This week Phansi Museum will screen American Graffiti, on June 13, 2019.
American
Graffiti is a 1973 American coming-of-age comedy
film directed and co-written by George Lucas starring Richard Dreyfuss, Ron
Howard, Paul Le Mat, Harrison Ford, Charles Martin Smith, Cindy Williams, Candy
Clark, Mackenzie Phillips, Bo Hopkins, and Wolfman Jack.
American
Graffiti depicts multiple characters undergoing the
angst and dilemmas of a coming of age. The 1962 setting represents nearing an
end of an era in American society and pop culture. The musical backdrop also
links between the early years of rock 'n roll in the mid-to-late 1950s,
typified by Bill Haley & his Comets, Elvis Presley and Buddy Holly, and the
British Invasion of the early 1960s.
Despite the fact that most of the musical
soundtrack originated from black singers and composers, save for a brief cameo
appearance, there is a total absence of black characters in the film
emphasizing the sanitizing bubble that enveloped mid-American consumer society.
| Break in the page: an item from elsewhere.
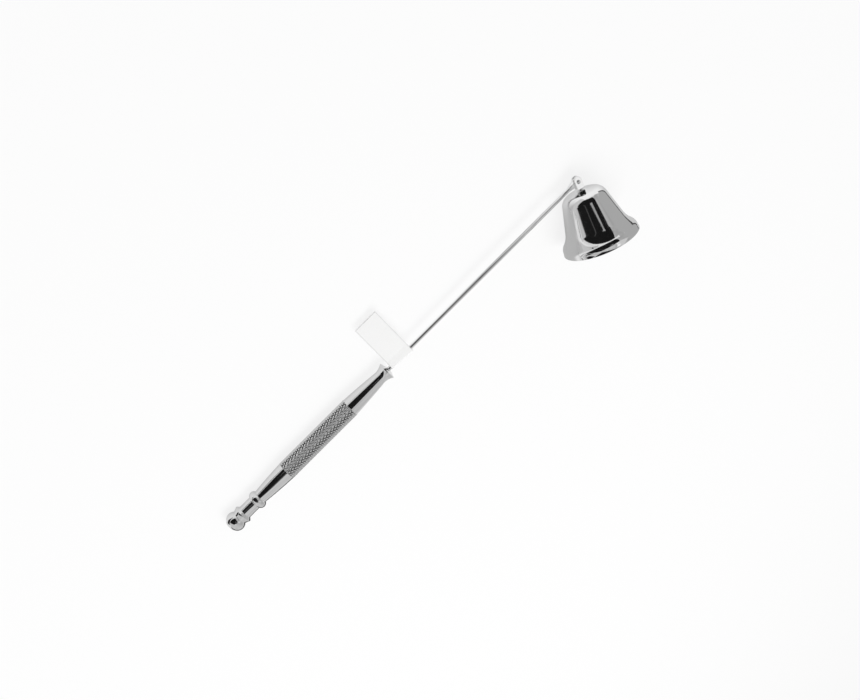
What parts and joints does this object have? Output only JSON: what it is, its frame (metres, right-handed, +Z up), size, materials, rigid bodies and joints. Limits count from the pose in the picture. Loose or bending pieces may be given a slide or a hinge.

As a result, any anti-social behaviour is depicted as cutesy and the result of
good, clean teenage fun, which is a denial of the often-violent behaviour that
youth gangs were capable of showing at the time.
The movie is also set before the outbreak
of the Vietnam War and President Kennedy’s assassination, and before the peak
years of the counterculture movement. American
Graffiti evokes the American cultural relationship with the motor car and
the hot rod. Another theme is the importance of radio and radio personalities
in the life of teenagers, as personified by DJ Wolfman Jack and his mysterious
and mythological faceless voice.
American
Graffiti rekindled public and entertainment
interest in the 1950s and 1960s and influenced a number of other films and TV
programmes. The film's box office success made George Lucas an instant
millionaire, and his net worth at the time rose to $4 million, $300,000 of
which he set aside in an independent fund for his long-cherished space opera
project. In 1995, American Graffiti
was deemed culturally, historically, and aesthetically significant by the
United States Library of Congress and selected for preservation in the National
Film Registry.
American
Graffiti will be screened at 17h30 on June 13, 2019.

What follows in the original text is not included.